Avret mevzusu, namus yükümlülüğünü de kadının boynuna geçirerek, uyduruk bir Türk töresi üçlemesi ile “at, avrat, silah” özlü sözü(!)nü ortaya çıkarmıştır. Doğal olarak süreç içerisinde namus, sadece kadına hasredilen bir özelliğe dönüşmüştür. Bu da içler acısı bir durumdur.

Oysa Türk kültürü ve töresinde kadın hân ve sultan iken o Araplaşmanın etkisiyle birlikte çarşafa bürünerek namusun tek temsilcisi gibi sunulmaya başlanmıştır!

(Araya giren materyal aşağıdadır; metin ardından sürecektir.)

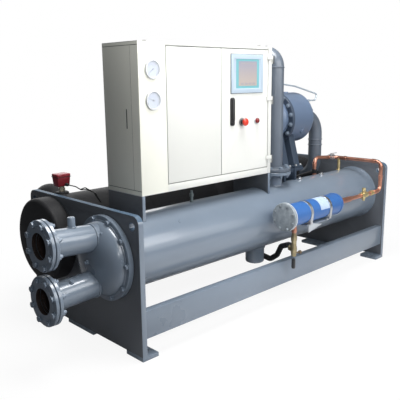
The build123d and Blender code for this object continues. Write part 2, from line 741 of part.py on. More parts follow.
# Copper liquid line: along, up, back over the condenser, along it and down to the evaporator
turn_x = x_left + liquid_turn_from_left
back_y = y_front + liquid_back_from_front
drop_x = x_left + liquid_drop_from_left
arch_height = liquid_crossing_height + liquid_arch_rise
drop_height = liquid_crossing_height - liquid_drop_below_crossing
entry_y = evaporator_axis.Y - liquid_entry_reach
entry_height = drop_height - liquid_entry_slope
copper = pipe_run([(drier_x1, drier_y, drier_height), (turn_x, drier_y, drier_height),
                   (turn_x, drier_y, liquid_crossing_height), (turn_x, back_y, liquid_crossing_height),
                   (drop_x, back_y, arch_height), (drop_x, back_y, drop_height),
                   (drop_x, entry_y, entry_height)],
                  [liquid_bend, liquid_bend, liquid_bend, liquid_bend, liquid_entry_bend], liquid_od)
copper = copper - evaporator_body()
stop_x = x_left + stop_valve_from_left
stop_size = 2 * stop_valve_half
stop_valve = Pos(stop_x, drier_y, drier_height) * Box(stop_size, stop_size, stop_size)
stop_valve += rod((stop_x, drier_y, drier_height - stop_stem_below), (0, 0, 1), stop_valve_height,
                  stop_stem_radius)
riser_top = Vector(turn_x, back_y - liquid_bend, liquid_crossing_height)
riser = rod(riser_top - (0, 0, riser_length), (0, 0, 1), riser_length, riser_od / 2) - condenser_body()
riser = riser - rod(riser_top - (0, riser_length, 0), (0, 1, 0), 2 * riser_length, liquid_od / 2)
line_valve_x = x_left + line_valve_from_left
line_valve_z = liquid_crossing_height + liquid_arch_rise * (turn_x - line_valve_x) / (turn_x - drop_x)
line_valve = block(line_valve_x - line_valve_half, line_valve_x + line_valve_half, back_y - line_valve_half,
                   back_y + line_valve_half, line_valve_z - line_valve_half, line_valve_z + line_valve_rise)
save("line_valve", line_valve)
save("liquid_line", inlet, *(copper - stop_valve - line_valve).solids())

# Relief valve on the condenser and the equalizing tube over the compressor
relief_base = at(relief_from_left, condenser_from_front, condenser_height)
relief = rod(relief_base, (0, 0, 1), condenser_radius + relief_height, relief_radius) - condenser_body()
save("brass_valves", valve + stem, stop_valve, riser, relief)
cover_x = motor_x1 + motor_cover_thick
tube_x = port_base.X + equalizing_start
tube_y = compressor_y - equalizing_from_axis
end_y = compressor_y - equalizing_end_from_axis
thin_tube = pipe_run([(tube_x, tube_y, compressor_height + equalizing_foot),
                      (tube_x, tube_y, compressor_height + equalizing_rise),
                      (motor_x1 - equalizing_mid_before_end, tube_y, compressor_height + equalizing_mid),
                      (cover_x + equalizing_reach, end_y, compressor_height + equalizing_low),
                      (cover_x + equalizing_reach - equalizing_return, end_y,
                       compressor_height + equalizing_port),
                      (cover_x - motor_cover_thick, end_y, compressor_height + equalizing_port)],
                     equalizing_bend, equalizing_od)
save("equalizing_tube", thin_tube - motor - rotor)
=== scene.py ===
import math

import bmesh
import bpy
from bpy.props import FloatProperty, FloatVectorProperty, IntProperty, PointerProperty
from mathutils import Matrix, Vector


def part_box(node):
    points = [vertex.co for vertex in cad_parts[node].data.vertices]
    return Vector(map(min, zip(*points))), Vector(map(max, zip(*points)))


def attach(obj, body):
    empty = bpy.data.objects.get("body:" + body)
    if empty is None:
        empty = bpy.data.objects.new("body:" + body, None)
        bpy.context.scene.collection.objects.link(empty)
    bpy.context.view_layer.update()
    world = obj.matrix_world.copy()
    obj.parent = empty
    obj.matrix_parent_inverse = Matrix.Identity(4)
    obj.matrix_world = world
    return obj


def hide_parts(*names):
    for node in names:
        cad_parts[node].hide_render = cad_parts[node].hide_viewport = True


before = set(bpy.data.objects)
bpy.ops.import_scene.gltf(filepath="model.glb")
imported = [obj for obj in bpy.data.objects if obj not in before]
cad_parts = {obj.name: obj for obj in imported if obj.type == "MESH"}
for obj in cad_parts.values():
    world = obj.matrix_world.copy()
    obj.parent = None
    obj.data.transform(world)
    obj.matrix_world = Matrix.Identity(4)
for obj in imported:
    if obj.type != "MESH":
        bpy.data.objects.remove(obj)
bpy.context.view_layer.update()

bl_info = {
    "name": "Screw chiller",
    "version": (1, 0, 0),
    "blender": (4, 5, 0),
    "location": "View3D > Sidebar > Chiller",
    "description": "Dresses the packed screw chiller with detailed pieces, finishes and a studio",
    "category": "Object",
}

# Lengths in this file are millimetres unless a line says metres.
MM = 0.001
LENGTH = 2400.0
HALF_WIDTH = 530.0
PLATE = 30.0
INSIDE = LENGTH - 2 * PLATE
# Width over flats to corner radius, and the seam gap in metres that is closed.
FLATS_TO_CORNER = 1.732
SEAM_GAP = 0.00002
# Degrees: edges sharper than SHARP are rounded and shaded hard, faces within FLAT are one, and arcs of a pipe
# have steps of about ARC_STEP.
SHARP = 32.0
FLAT = 0.6
ARC_STEP = 7
# The ripple along a weld bead: its pace and its height over the bead's thickness.
RIPPLE_PACE = 2.1
RIPPLE_HEIGHT = 0.09
# A bolt's turn over its angle on the circle, so that no two stand alike.
BOLT_TURN = 3.7
X = Vector((1, 0, 0))
Y = Vector((0, 1, 0))
Z = Vector((0, 0, 1))
# Axes of the long round pieces: behind the plates' front edge, and above the floor.
CONDENSER = (271.0, 495.0)
EVAPORATOR = (810.0, 497.0)
COMPRESSOR = (500.0, 1106.0)
DRIER = (-40.0, 565.0)
RISER = 1362.0
SUMP = 1171.0
CABINET_FRONT = 173.0
CABINET_RIGHT = 1200.0


def spot(from_left, from_front, height):
    """A point in metres from distances to the left plate, the plates' front edge and the floor."""
    return Vector((from_left - LENGTH / 2, from_front - HALF_WIDTH, height)) * MM


def spots(*places):
    """Several spots."""
    return [spot(*place) for place in places]


def tint(label, use, *default):
    """A colour that can be set."""
    return FloatVectorProperty(name=label, description=use, subtype="COLOR", default=default, min=0, max=1)


def turn_of_view(label, use, degrees):
    """An angle that can be set."""
    return FloatProperty(name=label, description=use, default=math.radians(degrees), subtype="ANGLE")


def watts(label, use, default):
    """A lamp's power that can be set."""
    return FloatProperty(name=label, description=use, default=default, unit="POWER")


def number(label, use, default, least):
    """A number of sides that can be set."""
    return IntProperty(name=label, description=use, default=default, min=least)


class ChillerSizes(bpy.types.PropertyGroup):
    """Sizes of the small detail."""

    edge_round: FloatProperty(name="Edge round", description="Radius on plate and casting edges",
                              default=0.002, min=0.0, unit="LENGTH")
    shell_sides: number("Shell sides", "Flat sides round the big shells", 144, 24)
    pipe_sides: number("Pipe sides", "Flat sides round the pipes", 56, 12)


class ChillerColours(bpy.types.PropertyGroup):
    """Colours of the finishes."""

    enamel: tint("Enamel", "Blue grey machine enamel", 0.165, 0.206, 0.260)
    cabinet: tint("Cabinet", "Warm white powder coat", 0.715, 0.72, 0.685)
    foam: tint("Foam", "Black closed cell foam", 0.012, 0.012, 0.014)
    drier: tint("Drier", "Blue drier enamel", 0.030, 0.118, 0.345)
    copper: tint("Copper", "Drawn copper", 0.60, 0.285, 0.20)
    brass: tint("Brass", "Machined brass", 0.70, 0.57, 0.30)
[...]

Ahlakı inşa edemeyen bir din, kıyafet ve şekille asla durumu kurtaramayacaktır!

Çok değil bundan yüzyıl önce Osmanlının son dönemlerinde başkent İstanbul, ki o zaman hâlâ adı Konstantiniyye’dir, köle ve cariye pazarlarının kurulduğu, fuhşun ve kadın ticaretinin sokaklara yayılmış bir vaziyette olduğu bir şehirdir!

Sokaklara yayılmış bu fuhuş bataklığını sonlandırmak için ilk genelevlerin Padişahlar döneminde açıldığını hatırlatmak isterim. Hakikat böyle iken; Tarikat ve Cemaat yapılaşmalarında üyelerine, sempatizanlarına Cumhuriyet tukaka gösterilerek, Osmanlı ise İslam devletiymiş gibi ballandıra ballandıra anlatılarak işleyenlerin bir amacı olsa gerek değil mi? Önemli olan o din tüccarlarının ipliğini pazara çıkarmak ve onlara müşteri olmamaktır esas olan…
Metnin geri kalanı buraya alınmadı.